One other critique I have is that this book claims to be "a biblical theology of idolatry" (subtitle); yet I believe that is too broad a subtitle. Were it a complete biblical theology of idolatry, there would have been more discussion on the first few commandments, idolatry and spiritual prostitution, idolatry and witness (i.e. Is 44.8-9), and the biblical teaching that idols originate in the heart, etc. This would tweak the thesis of the book, to be sure. The narrow scope of the book is how Beale's thesis from Isaiah 6.9-13 is found elsewhere in Scripture; it is not a comprehensive book on the nature, origin, essence, subjects, and effects of idolatry. To be sure, he does say that he is just exploring this one aspect of idolatry, but by not discussing the other threads/meanings of idolatry in Scripture, it seems that this one dominates the others and runs roughshod over other huge idolatry themes. Beale does say that this thread of the strand is the chief thread in the OT and NT. I think this is debatable.

In summary, the book is very much worth getting for considering the topic of idolatry. Beale steeps all his arguments in Scripture; even if the reader does not agree with him at all points, it is refreshing to stay in Scripture. It is not for the average layperson, as Beale takes the reader through an exhaustive dot-to-dot of cross references and word studies. It will be a great resource to consult along side other such works and commentaries. I only hesitate to call it the definitive work on idolatry.
A Biblical Theology of Idolatry  Dec 23, 2008
In We Become What We Worship: A Biblical Theology of Idolatry (IVP Academic, 2008), author G.K. Beale teases out the implications of a truth he first discovered during an extensive study of the commissioning of the prophet Isaiah (Isaiah 6). Beale believes that one of the central aspects of Isaiah 6 is that "what you revere you resemble, either for ruin or restoration." His book is an attempt to show how this teaching is woven into the fabric of Scripture. We Become What We Worship illuminates this teaching by presenting a biblical theology of idolatry.

We Become What We Worship relies heavily on intertextuality - a method of Bible study that combines grammatical-historical exegesis with canonical-contextual exegesis. Beale uses this methodology in order to persuasively demonstrate that the concept of idolaters becoming like their idols is one that appears throughout the Bible.

The most helpful section of this book is the chapter on Isaiah 6. Pastors and teachers will find Beale's exegetical insights to be of enormous value. Next time I preach or teach on Isaiah 6, I will definitely consult this book again! Beale masterfully showcases the biblical allusions in the text, nuances that shed light on the passage's context and meaning.

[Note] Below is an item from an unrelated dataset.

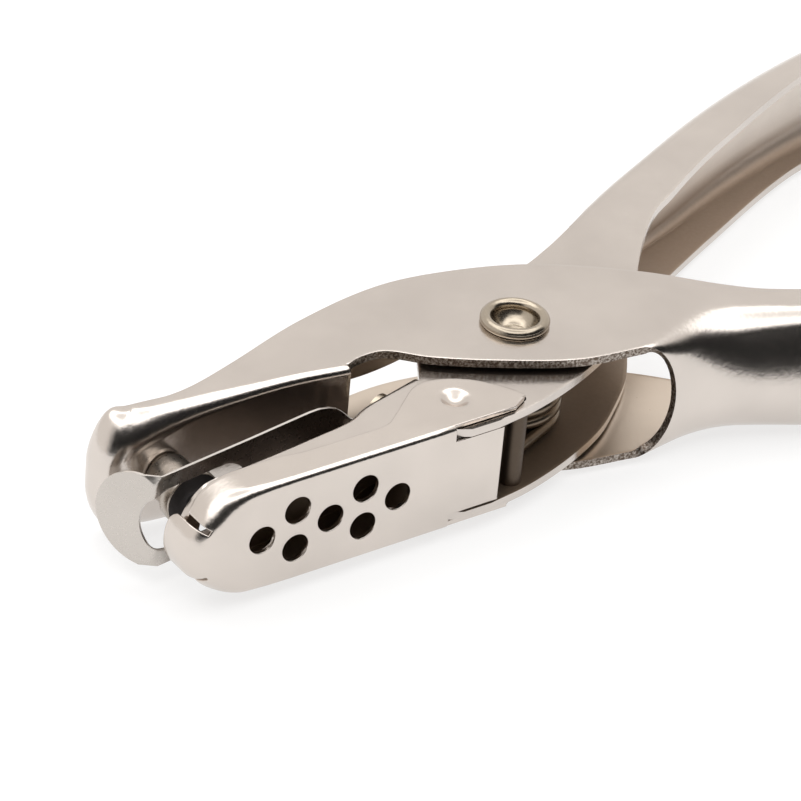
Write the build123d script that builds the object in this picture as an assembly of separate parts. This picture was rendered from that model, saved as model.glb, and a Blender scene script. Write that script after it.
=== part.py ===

Another important insight I gleaned from Beale's work concerns the Golden Calf narrative in Exodus. Beale shows how this pivotal event in Israel's history is alluded to in many Old and New Testament passages.

Many readers may not have the stamina to persevere through the rigorous exegesis that forms the heart of this book. We Become What We Worship is definitely geared to the academy and not the layperson. But I highly recommend that pastors consult this book whenever they are preparing to preach on one of the texts that Beale exposits. We Become What We Worship is a terrific resource that shines light on many passages of Scripture.